Re: [PATCH v2 1/3] x86/cpufeatures: Enumerate user wait instructions
From: Andy Lutomirski
Date: Sun Feb 24 2019 - 14:45:52 EST
On Thu, Feb 21, 2019 at 2:57 PM Yu, Fenghua <fenghua.yu@xxxxxxxxx> wrote:
>
> > From: Fenghua Yu [mailto:fenghua.yu@xxxxxxxxx]
> > On Wed, Feb 20, 2019 at 10:37:27PM -0800, Andy Lutomirski wrote:
> > Or to simplify the situation, how about we still use zero as global max wait
> > time (i.e. no limitation for global wait time) as implemented in this patch
> > set? User can still change the value to any value based on their usage. Isn't
> > this a right way to take care of any usage?
>
> Plus, if scheduler timers works, umwait will be forced time out by timer in HZ anyway.
Indeed. But, on some configs, the scheduler timer intentionally will
*not* fire.
>
> Only for case without scheduler timer, sysadmin may need to set a small max umwait time to force timout. But in this case (real time), I doubt user app really wants to call umwait to save power with long latency of waking up from umwait. So likely in this case, user app won't call umwait and there is no usage to set a small value for max umwait time.

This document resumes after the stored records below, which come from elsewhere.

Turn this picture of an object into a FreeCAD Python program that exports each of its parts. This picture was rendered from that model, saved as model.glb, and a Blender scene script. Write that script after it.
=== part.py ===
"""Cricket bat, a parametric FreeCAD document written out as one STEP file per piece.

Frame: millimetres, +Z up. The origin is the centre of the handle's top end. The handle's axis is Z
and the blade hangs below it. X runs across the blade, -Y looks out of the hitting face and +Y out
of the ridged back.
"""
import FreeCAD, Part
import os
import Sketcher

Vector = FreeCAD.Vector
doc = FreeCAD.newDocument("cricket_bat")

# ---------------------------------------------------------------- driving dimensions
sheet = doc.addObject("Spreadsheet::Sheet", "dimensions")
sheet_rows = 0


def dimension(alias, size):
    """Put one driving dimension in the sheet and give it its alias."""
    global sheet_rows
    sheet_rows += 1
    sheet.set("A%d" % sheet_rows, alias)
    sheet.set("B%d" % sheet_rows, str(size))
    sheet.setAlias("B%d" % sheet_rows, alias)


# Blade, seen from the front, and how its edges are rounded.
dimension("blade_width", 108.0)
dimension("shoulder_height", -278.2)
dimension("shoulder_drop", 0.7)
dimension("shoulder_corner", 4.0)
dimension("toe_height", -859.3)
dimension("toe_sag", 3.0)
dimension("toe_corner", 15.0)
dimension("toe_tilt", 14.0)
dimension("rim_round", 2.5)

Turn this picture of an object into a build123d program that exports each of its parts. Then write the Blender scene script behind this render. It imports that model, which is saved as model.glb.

I don't really know why an application would use umwait at all. About
the only legitimate use I can think of is to treat it as a somewhat
power-saving variant of REP NOP. What I want to avoid is the case
where it works dramatically differently on NO_HZ_FULL systems as
compared to everything else. Also, UMWAIT may behave a bit
differently if the max timeout is hit, and I'd like that path to get
exercised widely by making it happen even on default configs.
So I propose setting the timeout to either 100 microseconds or 100k
"cycles" by default. In the event someone determines that they save
materially more power or gets materially better performance with a
longer timeout, we can revisit the value.